Circumstances, tragic events, and world-wide catastrophies in recent times have caused most of us to stop and ponder our lives, our ministries, and the future of our world. We are reminded in II Timothy Chapter 3 that as we live out the last days “perilous times shall come”. This world in which we live is filled with peril. Peril is defined as “dangerous and full of risk.” The only things that are certain in this world are the truths that we find in the pages of God’s holy and perfect book, His Word. In times of peril, God’s Word is our source of hope. In a perilous world, the Bible is the only source of true hope and comfort that can be found.
In these perilous times, we have front-line soldiers of hope carrying the Word of God around the world. I’m not suggesting that we are doing all we should, or that we are having the impact that would be sufficient to meet every need. However, as I’ve pondered recent events, I’ve been thankful for the efforts being made by our front-line soldiers that we call missionaries. Preachers of the gospel carrying the message of hope to a world in peril.
A few years ago, in the midst of the Iraq War, we had men who took the message of hope to Baghdad (perilous to say the least). At least one preacher lost his life while trying to start a church in that perilous city. Just recently we had a young missionary family in our missions conference who is preparing to go with another family into Iraq to take the message of hope. A few months ago a devastating earthquake ravaged hundreds of thousands of Haitians. They have since endured hurricanes, floods, and disease. I’ve read reports of missionaries there winning multitudes to the Lord, offering them hope.
Recently, a terrible earthquake brought much destruction to the central region of Chile. Again, we have missionaries there who have started churches and planted the seeds of hope. Reports have come back that national Chileans are digging out, rebuilding churches, and trusting the Lord while sharing the message of hope. Then another disaster struck Chile, this time in the northern region. Some 33 miners were trapped beneath the earth , reminding hundreds of family members and an anxious nation of the perilous times in which we live. Then came the reports that we have missionaries in that region. Even before the miners were rescued, family members were being ministered to, hope was being offered, and some were receiving Christ.

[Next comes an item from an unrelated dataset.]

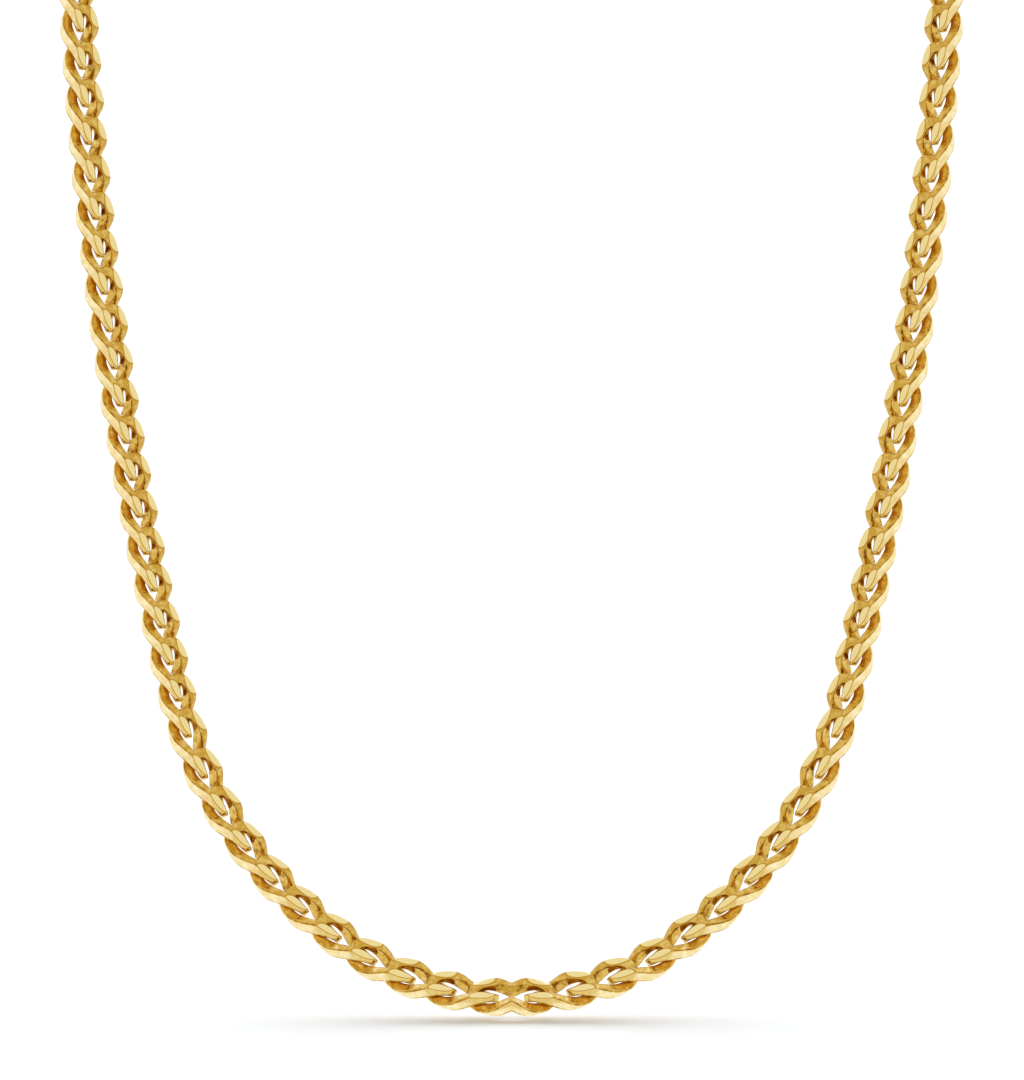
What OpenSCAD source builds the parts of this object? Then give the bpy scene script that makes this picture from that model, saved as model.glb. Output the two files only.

Then last week it became much more up close and personal. A tragedy of staggering proportions in Phnom Phenh. And yet, again, we have missionaries there – very close to the situation. No, not just missionaries, but family – loved ones- actively involved in the events that brought on the headlines. Loved ones close enough to witness, describe, and take pictures of some of the heartache and anguish. This made it all more personal. The lesson was hard to miss.
This is why our front-line soldiers (our missionaries) are there. They are on station, on duty if you will, because the world is lost and they need the gospel. This, of course, is true. But we live in perilous times. Perilous times come to America as well, but we have the gospel, we have multitudes of churches, we have available to us the hope of Jesus Christ. Many foreign lands and people do not have this hope. They haven’t even heard of such a hope as we take for granted.
Although we are far from fulfilling the great commission, we do have missionaries around the world offering the hope of Jesus Christ in a very perilous and dangerous world. That’s why we give to missions. That’s why we send missionaries. That’s why missionaries go. That’s why they do what they do and preach what they preach and serve the way they serve. I know that our son, Stephen, was greatly moved and burdened as he saw the aftermath of the recent tragedy. But, I would simply say - that’s why you are there. To offer the hope of the gospel to a needy people living in a perilous world. Notice the rest of this passage in II Timothy 3. It gives specifics of the perilous times mentioned in verses 2 through 7, then beginning in verse 10 Paul indicates that he too has stopped to ponder his life and his ministry in perilous times and has come to the following conclusions:
"But thou hast fully known my doctrine, manner of life, purpose, faith, longsuffering, charity, patience, Persecutions, afflictions, which came unto me at Antioch, at Iconium, at Lystra; what persecutions I endured: but out of them all the Lord delivered me. Yea, and all that will live godly in Christ Jesus shall suffer persecution. But evil men and seducers shall wax worse and worse, deceiving, and being deceived. But continue thou in the things which thou hast learned and hast been assured of, knowing of whom thou hast learned them;"
Paul says we must continue to live, preach, and minister to this needy world because we live in perilous times. People need to hear the gospel, hear the message of hope, and know that there is someone who cares and someone who can offer that hope.
Note: This article was written by my father and our sending pastor, Robert Benefield. Pastor Benefield has pastored the Sequoia Baptist Church of Visalia, California for the past 33 years. He and his wife, Kathy, have 4 children and 17 grandchildren.